3.1 接続するアクセスポイントをよく確認する

まずは近くに掲示されているステッカー等で、誰が提供しているサービスかをよく確認することが必要です。アクセスポイントのSSIDが、提供者が案内しているものであるかについても同時に確認しましょう。

図5:公衆無線LANサービスのステッカー(新宿区公衆無線LANサービスの例)

図5:公衆無線LANサービスのステッカー(新宿区公衆無線LANサービスの例)
新宿区HPより引用

3.2 HTTPS通信やVPNを利用する

URLが 「https://」で始まるHTTPS(※3)通信を利用するようにしましょう。HTTPS通信では、端末から通信先Webサイトまでの通信が暗号化されるため、通信内容は保護されます。その際、「この接続ではプライバシーが保護されません」、「このWebサイトのセキュリティ証明書には問題があります。」などといった警告画面が表示された場合は、フィッシングサイトの可能性があるため絶対に個人情報や機密情報は入力しないようにしましょう。また、一定の利用料が掛かるケースもありますが、プロバイダ等が提供するVPN(※4)サービスを使用すると、ブラウザやアプリでHTTPS通信を行うのとは別に、端末とVPNサーバ間の通信をすべて暗号化することができ、より安全です。

表:HTTPS通信とVPNの比較
表:HTTPS通信とVPNの比較

IPA「公衆無線LAN利用に係る脅威と対策 ~公衆無線LANを安全に利用するために~」より、筆者抜粋の上掲載

3.3 盗まれて困る情報を入力しない

個人情報や機密情報など、盗まれて困る情報は原則入力しないようにしましょう。やむを得ず入力する場合は、通信先がHTTPSで接続できるかの確認や、VPNの利用を検討してください。偽アクセスポイントに騙されて接続してしまい、フィッシングサイトへ誘導されて、情報の入力を促される可能性もあります。個人情報や機密情報の入力が必要なサイトでは、そのサイトが不審なサイトでないか注意深く確認するようにしましょう。

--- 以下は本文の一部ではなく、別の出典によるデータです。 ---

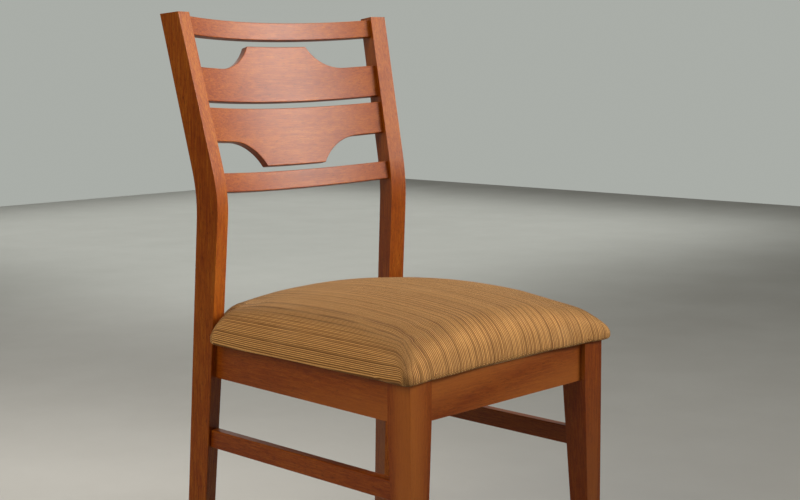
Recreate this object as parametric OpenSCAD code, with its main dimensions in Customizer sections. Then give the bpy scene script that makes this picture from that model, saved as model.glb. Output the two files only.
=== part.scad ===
// Dining side chair: wooden frame with turned, raked back posts, bowed back
// rails and shaped slats, and an upholstered seat screwed down from below.
// Heights are above the floor. Depths count back from the front legs' faces,
// until placed() brings the middle of the chair's box over the origin.
// The chair faces -Y. Only the left half (-X) is drawn; the right is mirrored.

/* [Overall] */
// Height of the back posts' tops
chair_h = 915; // [820:5:1100]
// Width across the front legs
front_w = 438; // [400:1:530]
// From the front legs' faces to the posts' outer front corners, at the bend
seat_run = 408; // [340:1:490]
// Width across the posts' outer front corners, at the bend
post_spread = 424; // [390:1:510]

/* [Back posts] */
// Turn of each post about the vertical, so its front face looks inwards
post_turn = 15; // [10:1:18]
// Thickness from the seat rails up
post_t = 29; // [27:1:36]
// Thickness at the foot
post_foot_t = 24; // [20:1:29]
// Depth at the bend
post_depth = 40; // [37:1:50]
// Depth at the top
post_top_depth = 36; // [32:1:45]
// Depth at the foot
post_foot_depth = 32; // [26:1:45]
// Height of the tops above the bend
back_run = 285; // [270:1:340]
// Half the height over which the post bends
bend_half = 40; // [20:1:60]
// Backward lean above the bend, in degrees
back_rake = 14; // [8:1:17]
// Backward lean of the leg below the bend, in degrees
leg_splay = 4; // [1:0.5:6]
// How much lower the top is at its rear edge
post_top_fall = 3; // [0:0.5:8]

/* [Back rails] */
// Thickness of the four bowed members
member_t = 14; // [12:0.5:18]
// Radius of their front faces
bow_radius = 650; // [450:10:1200]
// Setback of their ends from the posts' front faces
member_setback = 7; // [3:0.5:12]
// Crest rail: drop from the tops to its upper edge, down the rake
crest_drop = 5.5; // [2:0.5:9]
// Crest rail: height
crest_h = 30; // [22:1:36]
// Upper slat: drop to the top of its raised centre
upper_drop = 47.5; // [46:0.5:52]
// Upper slat: height at the centre
upper_h = 94.5; // [80:0.5:98]
// Upper slat: rise of the centre above the shoulders
upper_step = 40; // [25:1:50]
// Upper slat: run of each concave arc
upper_sweep = 72; // [52:1:85]
// Lower slat: drop to its straight upper edge
lower_drop = 153; // [151:0.5:158]
// Lower slat: height at the centre
lower_h = 96; // [80:0.5:98]
// Lower slat: fall of the centre below the shoulders
lower_step = 41.5; // [25:0.5:50]
// Lower slat: run of each concave arc
lower_sweep = 75; // [52:1:85]
// Both slats: width of the straight stretch at the centre
slat_flat = 131; // [100:1:160]
// Lower rail: drop to its upper edge
low_rail_drop = 258.5; // [257:0.5:264]
// Lower rail: height
low_rail_h = 30.5; // [22:0.5:34]

/* [Front legs] */
// Side of the square leg at the seat rails
leg_t = 43; // [40:1:55]
// Side of the square leg at the floor
leg_foot_t = 26; // [22:1:38]

/* [Seat rails] */
// Height of the rails' lower edges
rail_z = 342; // [300:1:380]
// Height of the rails themselves
rail_h = 58; // [50:1:80]
// Thickness of the rails
rail_t = 20; // [18:1:24]
// Front rail: setback from the legs' faces
front_rail_inset = 7; // [3:0.5:9]
// Side rails: setback from the front legs' outer faces
side_rail_inset = 5; // [2:0.5:8]
// Side rails: setback from the posts' outer front corners
side_rail_post_inset = 12.5; // [10:0.5:13.5]
// Rear rail: setback from the posts' front faces
rear_rail_inset = 16; // [15:0.5:18]

/* [Side stretchers] */
// Height of the stretchers' lower edges
stretcher_z = 230; // [120:1:260]
// Height of the stretchers themselves
stretcher_h = 29; // [24:0.5:40]
// Thickness of the stretchers
stretcher_t = 16; // [13:0.5:18]
// Setback from the front legs' outer faces
stretcher_inset = 8; // [5:0.5:10]
// Setback from the posts' outer front corners
stretcher_post_inset = 6.5; // [4:0.5:8]

/* [Seat] */
// Height of the seat above the rails at the middle of its crown
pad_h = 84; // [70:1:98]
// Overhang past the front legs' outer faces
pad_side = 16.5; // [8:0.5:22]
// Overhang past the front legs' front faces
pad_front = 10; // [2:0.5:15]
// Radius of the crown
crown_radius = 1100; // [900:50:2000]
// Radius of the front corners, seen from above
pad_corner = 15; // [10:1:45]
// Radius of the four corners at the back, seen from above
pad_rear_corner = 9; // [5:1:12]
// Clearance to the posts
pad_post_gap = 2; // [1:0.5:5]
// Setback of the seat's back edge from the rear rail's back face
pad_rear_inset = 2; // [0:0.5:8]
// Thickness of the fabric, with its lining
cover_t = 1.6; // [1:0.1:3]
// Width of the fabric's hem under the board
hem_w = 28; // [15:1:35]
// Thickness of the hem, and of the dust cover that it frames
hem_t = 1; // [0.6:0.1:2]
// Thickness of the plywood board
board_t = 12; // [9:1:18]
// Foam wrapped around the board's edge
edge_foam = 12; // [4:0.5:14]

/* [Joints and hardware] */
// Thickness of the tenons
tenon_t = 8; // [6:0.5:9]
// Length of the tenons
tenon_len = 14; // [10:0.5:16]
// Shoulder above and below each tenon
tenon_edge = 6; // [4:0.5:8]
// Glue gap around each tenon
glue_gap = 0.1; // [0.05:0.05:0.3]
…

(※3)HTTPS(Hypertext Transfer Protocol Secure)

Webサイトに対する通信をする方法であるHTTPに対してセキュリティを向上させたプロトコル。暗号化技術であるTLS(Transport Layer Security)を使ってセキュリティを向上させる。

(※4)VPN(Virtual Private Network)

インターネット上に仮想的な専用線を設け、安全な通信をするための仕組みのこと。

4 おわりに

本記事では、公衆無線LANの危険性と、安全に利用するためのポイントについて解説しました。ニューノーマルな生活様式が選択できるようになる中、いつ、どこからでもネットにアクセスできる利便性とは裏腹に、利用者が気づかぬうちに悪意を働く者がいます。セキュリティに絶対はありませんが、盗聴などの被害に遭わないようにするためにも、カフェやホテル、オリンピック会場などに設置されている公衆無線LANを利用する際は、本記事のポイントをしっかり押さえて安全に利用しましょう。